GIVEN REQUEST.
Begin with the first line of the listing and quote every line through the one containing "for node in"; give only those lines.

PROVIDED MATERIAL.
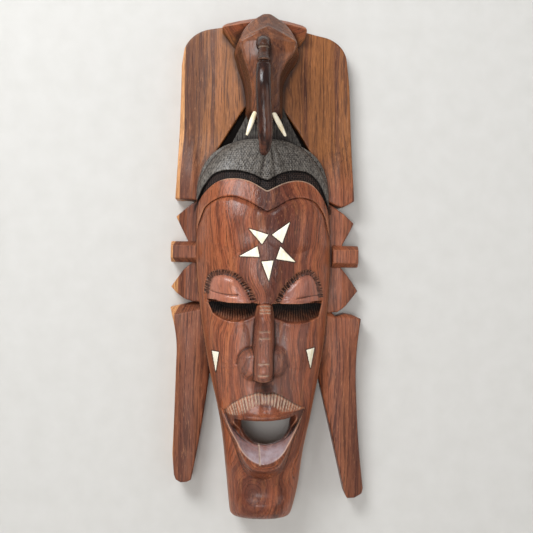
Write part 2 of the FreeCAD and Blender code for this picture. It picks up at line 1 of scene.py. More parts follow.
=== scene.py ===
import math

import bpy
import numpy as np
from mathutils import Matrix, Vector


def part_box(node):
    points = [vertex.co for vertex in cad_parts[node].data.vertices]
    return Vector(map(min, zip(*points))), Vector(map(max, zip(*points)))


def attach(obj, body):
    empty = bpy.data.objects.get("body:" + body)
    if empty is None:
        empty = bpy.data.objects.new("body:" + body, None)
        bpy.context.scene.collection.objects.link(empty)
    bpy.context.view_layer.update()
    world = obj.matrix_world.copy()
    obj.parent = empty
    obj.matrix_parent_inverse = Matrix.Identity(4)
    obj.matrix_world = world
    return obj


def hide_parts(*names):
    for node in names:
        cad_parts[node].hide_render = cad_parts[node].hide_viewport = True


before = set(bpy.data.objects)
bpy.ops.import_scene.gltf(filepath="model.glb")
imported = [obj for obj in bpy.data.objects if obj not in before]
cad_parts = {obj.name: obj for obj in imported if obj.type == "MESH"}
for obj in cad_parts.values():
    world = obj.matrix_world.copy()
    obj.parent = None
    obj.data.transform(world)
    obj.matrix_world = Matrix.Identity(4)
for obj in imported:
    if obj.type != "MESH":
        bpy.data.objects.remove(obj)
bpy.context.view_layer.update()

# Carved hardwood wall mask with an elephant crest.
#
# The wood is sculpted as a distance field: each carved form is a board or a dome with its own
# front outline and its own height map, the forms are joined and cut like clay, and the zero
# surface becomes one mesh.  Inside the sculpting code lengths are millimetres: x to the viewer's
# right, z up from the mask's middle, and t the depth towards the viewer from the wall.

import openvdb
from mathutils import Euler, Vector

MM = 0.001
PEAK = 308.0  # height of the crest's top above the middle of the mask
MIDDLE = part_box("carved_body")[1].z - PEAK * MM  # frame height of the mask's middle, metres
STEP = 0.9  # spacing of the sculpting grid
FAR = 6.0  # distances are only kept this far from the surface


def to_frame(x, t, z):
    """Sculpting millimetres to the CAD frame's metres."""
    return Vector((x * MM, -t * MM, z * MM + MIDDLE))


# ---- curves, outlines and blends


def spline(at, knots):
    """A smooth curve through (place, value) knots, with each slope set by the neighbours."""
    places = np.array([knot[0] for knot in knots], float)
    values = np.array([knot[1] for knot in knots], float)
    slopes = np.gradient(values, places)
    at = np.clip(at, places[0], places[-1])
    index = np.clip(np.searchsorted(places, at) - 1, 0, len(places) - 2)
    width = places[index + 1] - places[index]
    share = (at - places[index]) / width
    rise = values[index + 1] - values[index]
    start = slopes[index] * width
    end = slopes[index + 1] * width
    ease = share * share * (3 - 2 * share)
    lean_start = share * (1 - share) ** 2
    lean_end = share * share * (share - 1)
    return values[index] + ease * rise + lean_start * start + lean_end * end


def via(x, z):
    """Marks a point that an arc of an outline passes through."""
    return (x, z, "via")


def arc_points(start, middle, end):
    """Points along the circular arc through three points, without its end."""
    ax, az, bx, bz, cx, cz = *start, *middle, *end
    turn = 2 * (ax * (bz - cz) + bx * (cz - az) + cx * (az - bz))
    if abs(turn) < 1e-6:
        return [start]
    a2, b2, c2 = ax * ax + az * az, bx * bx + bz * bz, cx * cx + cz * cz
    ox = (a2 * (bz - cz) + b2 * (cz - az) + c2 * (az - bz)) / turn
    oz = (a2 * (cx - bx) + b2 * (ax - cx) + c2 * (bx - ax)) / turn
    radius = math.hypot(ax - ox, az - oz)
    angles = [math.atan2(z - oz, x - ox) for x, z in (start, middle, end)]
    sign = -1 if turn < 0 else 1
    sweep = (angles[2] - angles[0]) * sign % (2 * math.pi)
    steps = max(3, int(radius * sweep / 4))
    turns = [angles[0] + sign * sweep * number / steps for number in range(steps)]
    return [(ox + radius * math.cos(angle), oz + radius * math.sin(angle)) for angle in turns]


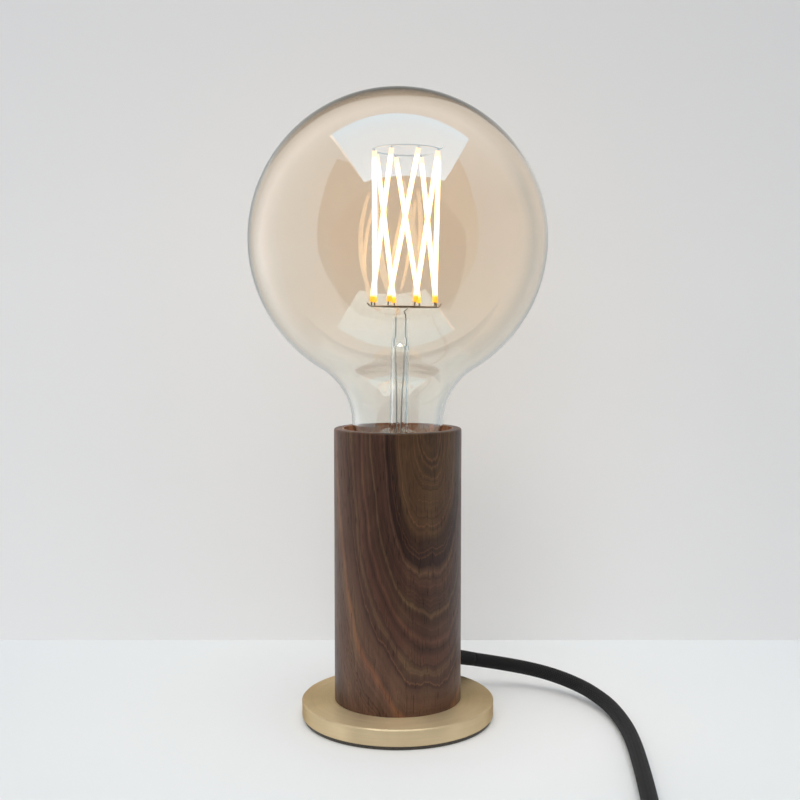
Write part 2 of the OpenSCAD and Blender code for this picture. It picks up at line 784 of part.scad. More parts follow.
// Leans and shifts the children with the cage
module on_cage() {
  on_stem() translate([cage_shift, 0, 0]) children();
}

// Glass stem: a flare in the neck, a tube and a flat press that holds the two lead wires
module bulb_stem() {
  flare = stem_foot_r - stem_r;
  flare_z = stem_foot_z + stem_flare_h;
  color([0.92, 0.92, 0.90, 0.4]) on_stem() difference() {
    union() {
      rotate_extrude($fn = small * 2) polygon(concat(
        [for (i = [0 : 8]) let (a = i * 90 / 8)
          [stem_r + flare * (1 - sin(a)), flare_z - stem_flare_h * cos(a)]],
        [[stem_r, press_z - 5], [press_r, press_z], [0, press_z], [0, press_z - 2],
         [stem_r - stem_t - 0.6, press_z - 3.5], [stem_r - stem_t, press_z - 6]],
        [for (i = [8 : -1 : 0]) let (a = i * 90 / 8)
          [stem_r - stem_t + flare * (1 - sin(a)), flare_z - stem_flare_h * cos(a)]]
      ));
      intersection() {
        translate([0, 0, press_z - 0.5]) cylinder(h = press_l + 0.5, r = press_r, $fn = small);
        translate([-stem_r, -press_t / 2, press_z - cut]) cube([2 * stem_r, press_t, press_l + 2 * cut]);
      }
    }
    for (s = [-1, 1]) translate([s * lead_x, 0, press_z - 4])
      cylinder(h = press_l + 4 + cut, r = lead_r + slip, $fn = small);
  }
}

// Wires from the driver through the press to the two foot rings
module lead_wires() {
  end_r = cage_r - 0.8;
  color([0.55, 0.50, 0.44]) on_stem() for (i = [0, 1]) {
    s = i == 0 ? 1 : -1;
    tip = [cage_shift + end_r * cos(lead_turns[i]), end_r * sin(lead_turns[i]), foot_ring_z - 0.3];
    plain_tube([
      [s * 4, 0, board_z + board_h + slip], [s * 3.2, 0, stem_foot_z + 2], [s * 0.9, 0, stem_foot_z + 12],
      [s * 1.2, 0, stem_foot_z + 26], [s * 1.8, 0, press_z - 10], [s * lead_x, 0, press_z - 4],
      [s * lead_x, 0, stem_top], [s * lead_x, s * -0.6, stem_top + 1.2],
      [s * lead_x * 0.7, s * -4, stem_top + 2.6], tip
    ], lead_r, 6);
  }
}

// Two half rings at the cage's foot, their tails crossing at the sides
module foot_rings() {
  color([0.62, 0.60, 0.56]) on_cage() for (side = [0, 180]) rotate([0, 0, side]) plain_tube(concat(
    [for (i = [0 : 14]) let (a = 6 + i * 12) [cage_r * cos(a), cage_r * sin(a), foot_ring_z]],
    [[-cage_r - 0.4, 0.6, foot_ring_z + 0.4], [-cage_r - 1.2, -1.2, foot_ring_z + 1.4]]
  ), lead_r, 6);
}

// One open ring at the cage's crown, its end bent up at the right
module crown_ring() {
  color([0.62, 0.60, 0.56]) on_cage() plain_tube(concat(
    [for (i = [0 : 27]) let (a = 18 + i * 12) [cage_r * cos(a), cage_r * sin(a), crown_ring_z]],
    [[cage_r + 0.4, -1.6, crown_ring_z + 1], [cage_r + 0.9, 0, crown_ring_z + 2.5]]
  ), lead_r, 6);
}

// Point on the line of stick k, at a height above the cage's foot ring
function stick_point(k, h) =
  let (
    top = cage_top_turn + k * 360 / stick_count,
    foot = top - cage_twist,
    s = h / (crown_ring_z - foot_ring_z)
  )
  [
    cage_r * ((1 - s) * cos(foot) + s * cos(top)),
    cage_r * ((1 - s) * sin(foot) + s * sin(top)),
    foot_ring_z + h
  ];

module light_sticks() {
  cage_h = crown_ring_z - foot_ring_z;
  color([1.0, 0.82, 0.45]) on_cage() for (k = [0 : stick_count - 1])
    rod(stick_point(k, stick_foot_gap), stick_point(k, cage_h - stick_crown_gap), stick_d / 2);
}

// Metal ends that weld each stick to the rings
module stick_tabs() {
  cage_h = crown_ring_z - foot_ring_z;
  ring_gap = lead_r + slip;
  color([0.62, 0.60, 0.56]) on_cage() for (k = [0 : stick_count - 1]) {
    rod(stick_point(k, ring_gap), stick_point(k, stick_foot_gap), lead_r);
    rod(stick_point(k, cage_h - stick_crown_gap), stick_point(k, cage_h - ring_gap), lead_r);
  }
}

/* ---- cord ---- */

module cord_from_lamp() {
  color([0.05, 0.05, 0.052]) plain_tube(lamp_points, cord_r, cord_sides);
}

module cord_to_coil() {
  color([0.05, 0.05, 0.052]) plain_tube(switch_points, cord_r, cord_sides);
}

module cord_to_plug() {
  color([0.05, 0.05, 0.052]) plain_tube(plug_points, cord_r, cord_sides);
}

// Middle line of the coil after t loops: it winds in, climbs where it turns back, and winds out
function coil_point(t) =
  let (
    middle = coil_loops / 2,
    r = coil_outer_r - loop_pitch * (middle - abs(t - middle)),
    a = coil_turn - 360 * t,
    s = min(max((t - middle) / climb_loops + 0.5, 0), 1),
    z = cord_r + loop_pitch * s * s * (3 - 2 * s)
  )
  [coil_at[0] + r * cos(a), coil_at[1] + r * sin(a), z];

coil_line = [for (i = [0 : coil_loops * coil_rings]) coil_point(i / coil_rings)];
coil_path = concat(
  [coil_line[0] + [cord_d, 0, 0]], coil_line, [coil_line[len(coil_line) - 1] - [cord_d, 0, 0]]
);

module cord_coil() {
  color([0.05, 0.05, 0.052]) plain_tube(coil_path, cord_r, coil_sides);
}

function path_length(p, i = 0) = i > len(p) - 2 ? 0 : norm(p[i + 1] - p[i]) + path_length(p, i + 1);

half_loop = coil_rings / 2;
coil_least = min([
  for (i = [0 : len(coil_line) - 1 - half_loop]) for (j = [i + half_loop : len(coil_line) - 1])
    norm(coil_line[i] - coil_line[j])
]);
echo(least_gap_in_coil = coil_least - cord_d);
echo(coil_length = path_length(coil_path), from_lamp = path_length(lamp_points),
  to_coil = path_length(switch_points), to_plug = path_length(plug_points));

/* ---- switch ---- */

module at_switch() {
  translate([switch_at[0], switch_at[1], 0]) children();
}

module at_rocker() {
  translate([0, 0, rocker_z]) rotate([-rocker_tilt, 0, 0]) children();
}

// Holes at both ends for the cord, on the seam between the shells
module cord_mouths() {
  translate([0, -switch_l, switch_base_h]) rotate([-90, 0, 0])
    cylinder(h = 2 * switch_l, r = cord_r + slip, $fn = small);
}

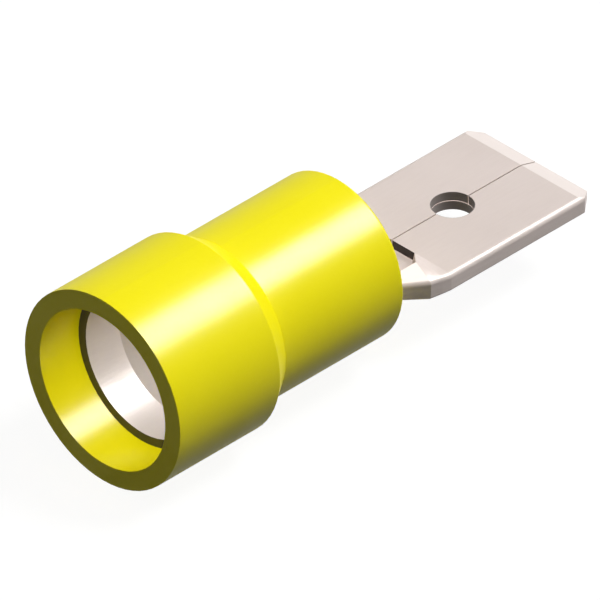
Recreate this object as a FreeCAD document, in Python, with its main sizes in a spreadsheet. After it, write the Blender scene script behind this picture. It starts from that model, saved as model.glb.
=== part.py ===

EXPECTED ANSWER.
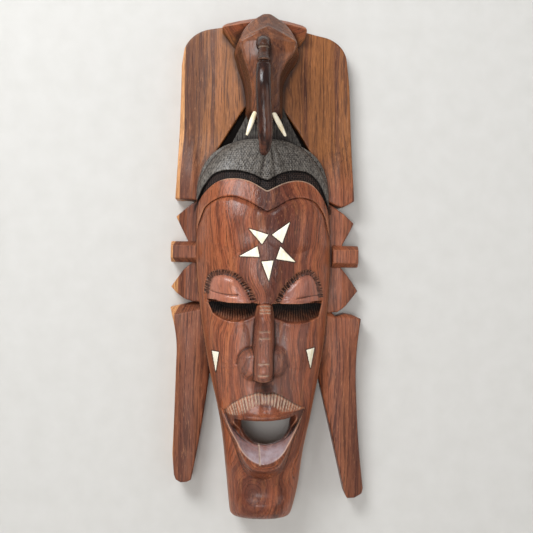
Write part 2 of the FreeCAD and Blender code for this picture. It picks up at line 1 of scene.py. More parts follow.
=== scene.py ===
import math

import bpy
import numpy as np
from mathutils import Matrix, Vector


def part_box(node):
    points = [vertex.co for vertex in cad_parts[node].data.vertices]
    return Vector(map(min, zip(*points))), Vector(map(max, zip(*points)))


def attach(obj, body):
    empty = bpy.data.objects.get("body:" + body)
    if empty is None:
        empty = bpy.data.objects.new("body:" + body, None)
        bpy.context.scene.collection.objects.link(empty)
    bpy.context.view_layer.update()
    world = obj.matrix_world.copy()
    obj.parent = empty
    obj.matrix_parent_inverse = Matrix.Identity(4)
    obj.matrix_world = world
    return obj


def hide_parts(*names):
    for node in names:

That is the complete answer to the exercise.